Un effet dévastateur pour l'Europe?
Dans ce cadre, le déploiement de missiles sol-sol, facilement dissimulables, dans des pays alliés de Washington pourrait permettre de contrebalancer cette stratégie de «déni d'accès» de Pékin.
- «L'enjeu du traité INF concerne davantage aujourd'hui sa dimension conventionnelle que nucléaire», note à cet effet Corentin Brustlein.
Il s'agit moins pour Washington de faire peser la menace d'un conflit nucléaire que de pouvoir viser avec des frappes chirurgicales les installations stratégiques de son ennemi sans être dissuadé en retour. Politiquement, un renforcement de la présence militaire américaine en Asie pourrait aussi renforcer l'alliance entre Washington et plusieurs États de la région, à l'image des Philippines, dont le président Rodrigo Dutertre n'hésite plus aujourd'hui à négocier directement avec Pékin, y compris dans le dossier conflictuel de la Mer de Chine méridional, au grand dam de Washington.

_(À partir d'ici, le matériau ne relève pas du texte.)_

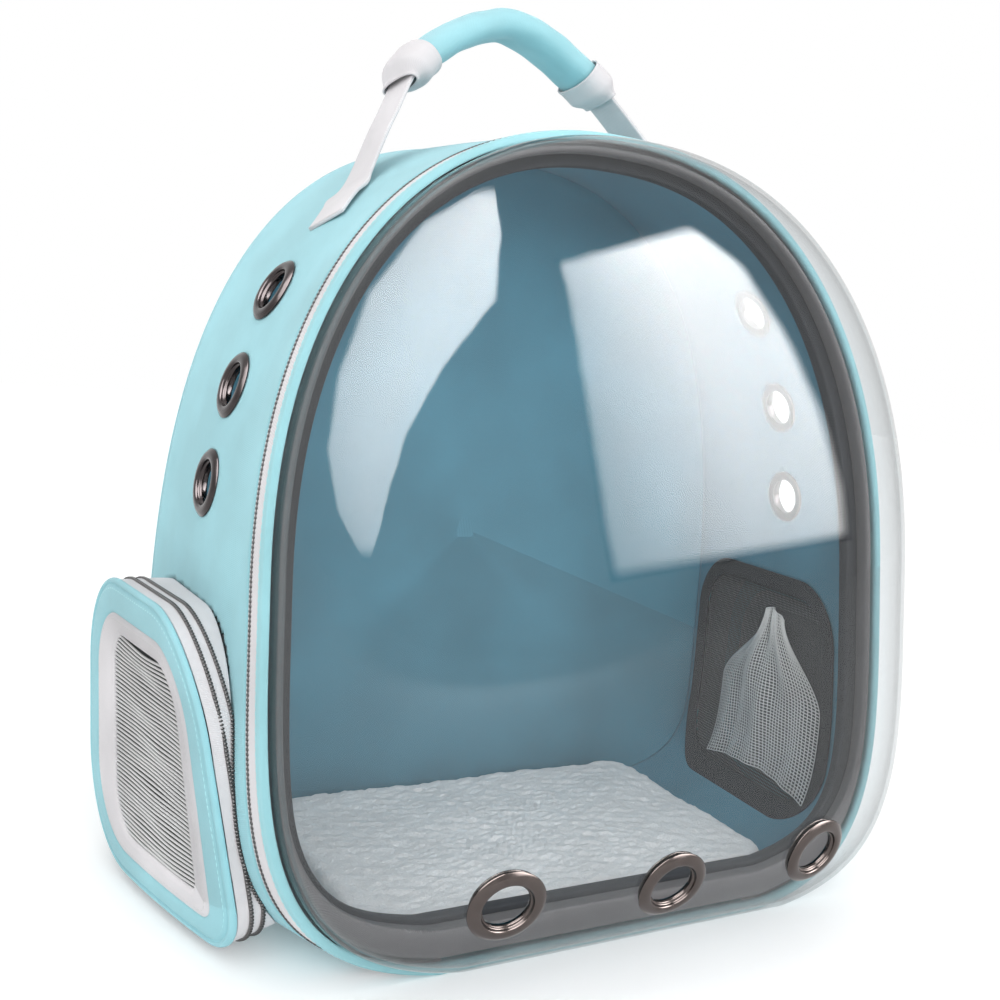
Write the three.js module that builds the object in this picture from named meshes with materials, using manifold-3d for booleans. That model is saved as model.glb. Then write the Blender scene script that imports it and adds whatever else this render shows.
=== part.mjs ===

- Loin d'être un enjeu lointain pour les Européens, cette nouvelle illustration du «pivot vers l'Asie» des États-Unis que représenterait un retrait du traité INF serait «dévastateur pour l'Europe», explique Corentin Brustein. «La Russie serait ainsi libre de déployer, officiellement, des missiles interdits par le traité INF et de renforcer sa capacité à frapper notre continent en profondeur et de ‘découpler' les politiques américaine et européennes en la matière», précise-t-il. En visant Pékin, les États-Unis pourraient ainsi remettre en cause en Europe le fragile équilibre né des décombres de la Guerre froide.